4.- Parimenti destituita di fondamento l’eccezione (argomentata in termini di “improcedibilità”) legata al rilievo che l’ordinanza azionata potrebbe venire meno in conseguenza della sua impugnazione, prefigurando l’eventualità di una sanatoria (a fronte della quale, si assume, apparirebbe migliore e più ragionevole soluzione quella attendista).

Per la verità, l’ipotesi che l’abuso per cui è causa possa essere sanato risulta già preclusa della decisione, assunta dalla Amministrazione, di dare negativo riscontro alla istanza all’uopo formalizzata dalla interessata.

In disparte ciò, in ogni caso la mera prospettazione, in termini di semplice eventualità, di un determinato esito giurisdizionale (allo stato, peraltro, neppure allegato) non rappresenta comunque idonea ragione per abdicare agli obblighi di vigilanza sulla legalità edilizia ed il corretto uso del territorio.

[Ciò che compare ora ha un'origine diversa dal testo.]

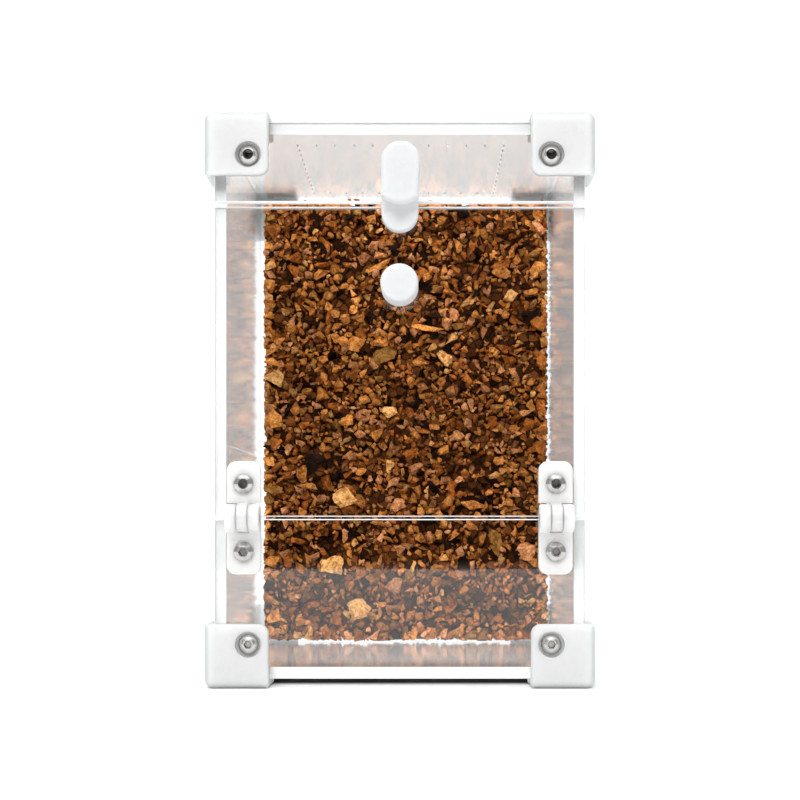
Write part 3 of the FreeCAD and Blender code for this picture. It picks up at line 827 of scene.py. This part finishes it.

5.- Anche l’ultima eccezione non appare persuasiva.

È vero, infatti, che – nell’esercizio dei suoi poteri – l’Amministrazione ha anche quello, una volta acquisito l’immobile abusivo al patrimonio comunale, di utilizzare l’immobile (che, in tal caso, non sarà demolito) per finalità di pubblico interesse (potere, nella specie, asseritamente e prefigurativamente esercitato nei sensi della preferenza per l’utilizzazione quale social house ): ma questo non incide sull’obbligo, in concreto azionato, di dare impulso a quei poteri finalizzati al ripristino della legalità.

6.- Il ricorso, in definitiva, deve, nei sensi delle considerazioni che precedono, essere accolto, con conseguente condanna del Comune di Sarno alla adozione dei provvedimenti di competenza, nel termine di trenta giorni, decorrenti dalla notifica della presente statuizione, sin d’ora designandosi, per le determinazioni del caso, il Prefetto di Salerno o un suo delegato, che sarà investito, per il caso di ulteriore e perdurante inerzia, delle competenze surrogatorie ad acta .

L’obiettiva particolarità della vicenda e la complessità delle questioni delibate giustifica e suggerisce la regolazione del carico delle spese di lite nei sensi della complessiva compensazione tra le parti costituite.